Toksik liderler, başkalarını umursamadan bencilce hareket ederek; başkalarına bilerek zarar verirler ancak, umursamaz davranan veya belli bir maksatla hareket etmeyen ama örgüte ve çalışanlara bir şekilde olumsuz etkilerde bulunan liderlerden farklıdırlar. Bu anlamda toksik liderlik, çalışanlara bilerek olumsuz etki eden davranışlara sahip ve özel bir kavram olarak karşımıza çıkmaktadır.

Toksik liderler; coşkuyu, yaratıcılığı, özyönetimi ve inovasyon kültürünü ‘zehirlemesi’ yoluyla çalışanları ve örgütü zarara uğratan yaklaşım olarak tanımlamaktadır. Toksik liderler, ‘zehirli davranışlarını’ ellerindeki kontrol gücüyle yayarlar. Bu sayede tüm yapıyı zehirlerler, tüm örgütü etkilemesi; toksik liderliğin olmazsa olmaz koşuludur.

Toksik liderlik, çoğunlukta bir sendrom olarak görülmekte ve bunun üç unsurunun olduğu belirtmektedir. Bunlar; astlarının esenlikleriyle ilgilenmeyen, örgüt iklimini olumsuz etkileyen kişisel ve karşılıklı ilişkilere sahip ve öncelikle kendi çıkarlarını maksimize etmeyi astlarına kabul ettiren kişilerdir.
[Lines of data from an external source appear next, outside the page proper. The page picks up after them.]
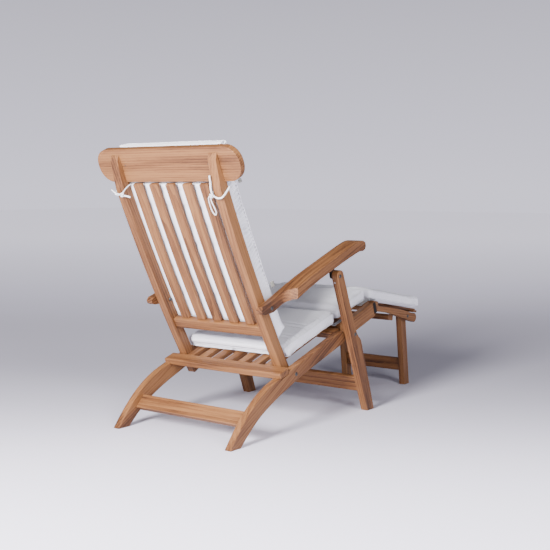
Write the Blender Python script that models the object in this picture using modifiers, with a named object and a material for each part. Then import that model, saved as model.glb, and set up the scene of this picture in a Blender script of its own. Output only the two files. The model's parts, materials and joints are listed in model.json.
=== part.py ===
"""Folding deck chair: a slatted teak frame with a fold-down back, a hinged leg rest and loose cushions.

Metres, +Z up. The sitter faces -Y and the sitter's right side is -X. Side profiles are given as
pairs (ahead, height): the distance ahead of the back edge of the rear feet, and the height above
the ground. The origin lies on the ground, in the middle of the chair's length and width.
"""
import math

import bmesh
import bpy
from mathutils import Euler, Matrix, Vector

# ---- driving dimensions -------------------------------------------------------------------
REAR_FOOT_Y = 0.7076          # back edge of the rear feet
GAP = 0.0003                  # clearance between touching pieces
FABRIC_GAP = 0.003            # clearance between a cushion and the wood under it

RAIL_OUT = 0.280              # outer face of the seat side rails, from the middle
RAIL_IN = 0.252               # inner face of the seat side rails
POST_OUT = 0.315              # outer face of the front legs
POST_IN = 0.2863              # inner face of the front legs
ARM_OUT = 0.318               # outer edge of the arms
ARM_IN = 0.2485               # inner edge of the arms
ARM_TAIL = 0.0275             # thickness of the arm's tail beside the back
STILE_OUT = 0.245             # outer face of the back's stiles
STILE_IN = 0.210              # inner face of the back's stiles

SEAT_REAR = (0.275, 0.223)    # where the seat's top surface starts
SEAT_PITCH = math.radians(17.4)
SEAT_SLATS = 7
SLAT_WIDE = 0.034
SLAT_PITCH = 0.063
SLAT_THICK = 0.018
SEAT_BREAK = 0.702            # joint between the rear and the front part of the seat
RAIL_DROP = 0.016             # the side rail's top lies this far below the seat surface
RAIL_DEEP = 0.050
CROSS_THICK = 0.025
CROSS_LONG = 0.055
MIDDLE_RAIL_END = 0.696       # front edge of the middle cross rail
MIDDLE_RAIL_THICK = 0.024

KNEE = (0.932, 0.4275)        # axis of the leg rest's hinges
LEG_REST_PITCH = math.atan(-0.175)
LEG_REST_LONG = 0.513
LEG_REST_OUT = 0.190
LEG_REST_IN = 0.168
LEG_REST_PIVOT = (1.347, 0.314)

BACK_PIVOT = (0.376, 0.208)
BACK_FOOT = (0.400, 0.160)    # lower end of the back's centre line
BACK_HEAD = (-0.014, 0.950)   # upper end of the back's centre line
BACK_BOW = 0.016              # how far the centre line bows backwards
STILE_DEEP = 0.040
BACK_SLATS = 5
BACK_SLAT_PITCH = 0.0778
HEADBOARD_HALF = 0.328
HEAD_LOW = 0.899
HEAD_LAP = 0.009              # how far the headboard is let into the stiles
HEAD_TALL = 0.124
HEAD_THICK = 0.024

ARM_PIVOT = (0.235, 0.462)
POST_PIVOT = (0.719, 0.317)
POST_TOP_PIN = (0.609, 0.550)
ARM_RISE = 0.3358             # slope of the arm's underside above the front leg

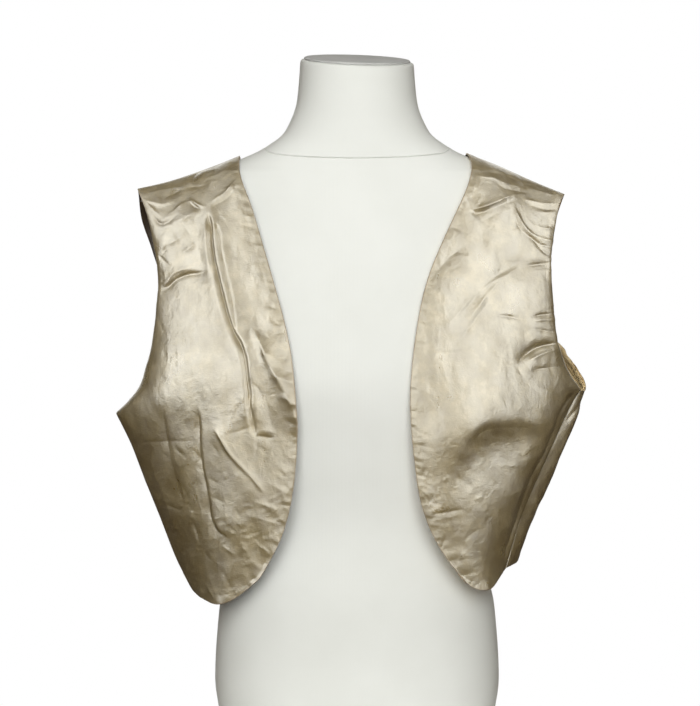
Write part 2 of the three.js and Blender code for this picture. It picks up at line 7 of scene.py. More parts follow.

Toksik liderler, büyük oranda narsist kişiliğe sahiptir, narsizm karizma ve kişisel güç kullanımı ile ilişkili olup, egemenlik, büyüklük, kibir, kendini haklı görme ve zevklerinin peşinde koşmayı içerir. Toksik lider, kontrolü elinden bırakmaz, çalışanları devamlı olarak yüksek derecede ve yakından denetler. Bu açıdan narsizimle toksik liderliğin ilişkili olduğu söylenilebilir.

Örgütsel Sağlık

Örgütsel sağlık, örgütün çevresel değişimlere uyum sağlayabilmesi ve hayatta kalabilmesi amacıyla çalışanların fiziksel, duygusal ve ruhsal sağlığını destekleyen, sürdürülebilir bir iş ortamı sunan; güven, iletişim, işbirliği ve motivasyon gibi olumlu faktörlerin güçlü olduğu bir yapıyı ifade eder.

Örgütsel sağlık, örgütteki çalışanlar arasındaki ilişkilerin bir işaretidir. Sağlıklı örgütlerde her şey yolunda giderken, sağlıksız örgütlerde her şey yolunda gitmez ve sonuç olarak tökezleyip hata yapma olasılıkları artar.

Toksik Lider ve Örgütsel Sağlık İlişkisi

Toksik liderlik, çalışan sağlığını kötüleştirerek; işe devamsızlığı ve işten ayrılmaları arttırabilmekte, çalışan performansını düşürebilmekte ve iş gören devir hızını yükseltebilmektedir.

Toksik liderliğin çalışanlar üzerindeki olumsuz durumu, beraberinde çalışanların kendilerini korumalarına ve birbirleriyle daha düşük paylaşımda bulunmalarına neden olmaktadır. Bu durumda beraberinde, çalışanın bağlılığı ve aidiyet düşüklüğü getirecektir.

Bu yüzden; örgütsel sağlığı korumak için liderlerin; iletişim odaklı, pozitif, destekleyici ve adil bir yönetim tarzı benimsemeleri önemlidir.